Playing Out from the Back
For those who were unaware, here is the mistake from Manuela Zinsberger in the 90th minute of the Euro 2022 quarter-final. Germany were winning 1-0, and Austria were on the brink of elimination. Chasing the equalising goal to remain in the tournament, Austria had a goal kick, and this is what happened.
To apply context to the game, here are some stats. XG was 2.39-0.78 in favour of Germany.
As is typical at football matches, I always tend to sit within earshot of an expert coach and referee, who is often doing their best John Motson impression. The man sat directly behind me had brought his girlfriend along, who was clearly new to football, which was demonstrated when she admitted this was her first game in a stadium. This was compounded further when he explained to her the difference between a goal kick and a corner.
Naturally when mistakes happen from playing out from the back, the English mindset of "should have booted it" rears its ugly head. The expert analyst one row back from me was apoplectic. What was the keeper doing? Why didn't she just get rid of it? How could someone be so stupid? And my personal favourite; "I have never seen that tactic from a goal kick before. Did they just decide to do that themselves? I'd be shocked if the coach told them to do that."
That would suggest this footballing guru hasn't watched a football match in the last three years since the goal kick rule change. What he was referring to was the splitting of central defenders either side of the six yard box. Apparently that was new to him. Or he was showing off to his girlfriend by pretending to be upset over these silly footballers and their silly mistake.
So, coaches of the world, does this look alien to you? I like the idea of a defender passing it to the keeper. Then you have a central player in possession, who is therefore less predictable. The keeper can bring it forward, pass it back, or play it long. More options means less predictability. Less predictability makes it harder for the opposition to steal possession.
Let's just briefly examine that first claim of never seeing a team use this goal kick tactic.

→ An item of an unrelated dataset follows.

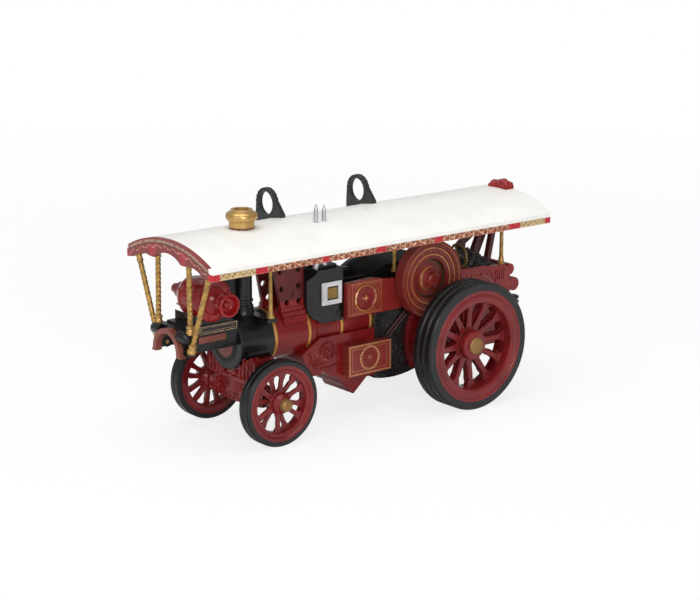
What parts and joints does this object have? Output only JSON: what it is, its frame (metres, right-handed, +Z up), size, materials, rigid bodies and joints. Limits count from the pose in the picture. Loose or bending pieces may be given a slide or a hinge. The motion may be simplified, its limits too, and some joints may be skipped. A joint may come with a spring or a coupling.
{
  "type": "toy steam traction engine",
  "caption": "Small die-cast showman's road engine with a full-length roof, dynamo on a front platform, flywheel and free-rolling spoked wheels; a display toy.",
  "frame": {"origin": "on the ground plane under the middle of the roof", "axes": "+X forward towards the smokebox and dynamo, +Y to the engine's left, the flywheel side, +Z up"},
  "size_m": [0.0922, 0.0386, 0.0485],
  "materials": {
    "black_enamel": "satin",
    "brass_paint": "satin",
    "coal_black": "matt",
    "copper_paint": "satin",
    "red_enamel": "glossy",
    "roof_white": "satin",
    "steel_pin": "bright",
    "tyre_black": "matt",
    "wheel_red": "glossy",
    "white_paint": "satin"
  },
  "bodies": {
    "engine": {"ash_pan": "red_enamel", "belly_tank": "red_enamel", "boiler_bands": "brass_paint", "boiler_barrel": "red_enamel", "chimney": "black_enamel", "chimney_cap": "brass_paint", "coal": "coal_black", "crankshaft": "steel_pin", "cylinder_block": "black_enamel", "drawbar": "black_enamel", "dynamo": "red_enamel", "dynamo_platform": "black_enamel", "dynamo_pulley": "red_enamel", "firebox": "black_enamel", "flywheel": "red_enamel", "front_pillars": "brass_paint", "hornplate_left": "red_enamel", "hornplate_right": "red_enamel", "hose_coil": "black_enamel", "motion_panel_left": "red_enamel", "motion_panel_right": "red_enamel", "motion_works": "black_enamel", "perch_bracket": "red_enamel", "platform_arch": "copper_paint", "platform_panels": "copper_paint", "rear_rolls": "red_enamel", "rear_stays": "red_enamel", "roof_block": "red_enamel", "roof_canopy": "roof_white", "roof_end_boards": "red_enamel", "roof_fascias": "red_enamel", "safety_pipes": "steel_pin", "side_box_left": "red_enamel", "side_box_right": "red_enamel", "side_pillars": "brass_paint", "side_rods": "black_enamel", "smokebox": "black_enamel", "smokebox_door": "copper_paint", "stay_plate_left": "red_enamel", "stay_plate_right": "red_enamel", "steering_wheel": "brass_paint", "tender": "red_enamel", "tube_ring_front": "black_enamel", "tube_ring_rear": "black_enamel", "valve_frame": "white_paint", "valve_plate": "brass_paint"},
    "front_carrier": {"axle_carrier": "red_enamel"},
    "front_wheelset": {"front_axle": "steel_pin", "front_hub_caps": "brass_paint", "front_tyre_left": "tyre_black", "front_tyre_right": "tyre_black", "front_wheel_left": "wheel_red", "front_wheel_right": "wheel_red"},
    "rear_wheelset": {"rear_axle": "steel_pin", "rear_hub_caps": "brass_paint", "rear_tyre_left": "tyre_black", "rear_tyre_right": "tyre_black", "rear_wheel_left": "wheel_red", "rear_wheel_right": "wheel_red"}
  },
  "joints": [
    {"name": "front_axle_swivel", "type": "hinge", "parent": "engine", "child": "front_carrier", "pos_m": [0.0272, 0, 0.0125], "axis": [0, 0, 1], "range_deg": [-18, 18]},
    {"name": "front_wheels_roll", "type": "hinge", "parent": "front_carrier", "child": "front_wheelset", "pos_m": [0.0272, 0, 0.009], "axis": [0, 1, 0], "continuous": true},
    {"name": "rear_wheels_roll", "type": "hinge", "parent": "engine", "child": "rear_wheelset", "pos_m": [-0.0211, 0, 0.014], "axis": [0, 1, 0], "continuous": true}
  ]
}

Here's Man City doing it. Apparently they're quite good at football.
This appears to be Inter Milan. I've heard of them! And it's against Juventus. Another team I've heard of!
Here's Arsenal. They also do football!
I think we can safely assume that either my new analyst friend is telling porkies, or he's a doofus. Plenty of teams use this kind of setup at goal kicks. It's a very valid and useful form of building attacks. Keep in mind some of these concepts and ideas:
When in possession, make the pitch as big as possible (width and depth).
Spreading out stretches the opposition and creates more gaps between and within their lines.
Playing short reduces the risk of a turnover.
Possession is the best form of defence.
Pass the ball to move the opposition.
The ball attracts pressure, which creates space in other areas.
Football formations are like a cheap blanket. You can't cover everything. So you have to choose between a cold head or cold feet.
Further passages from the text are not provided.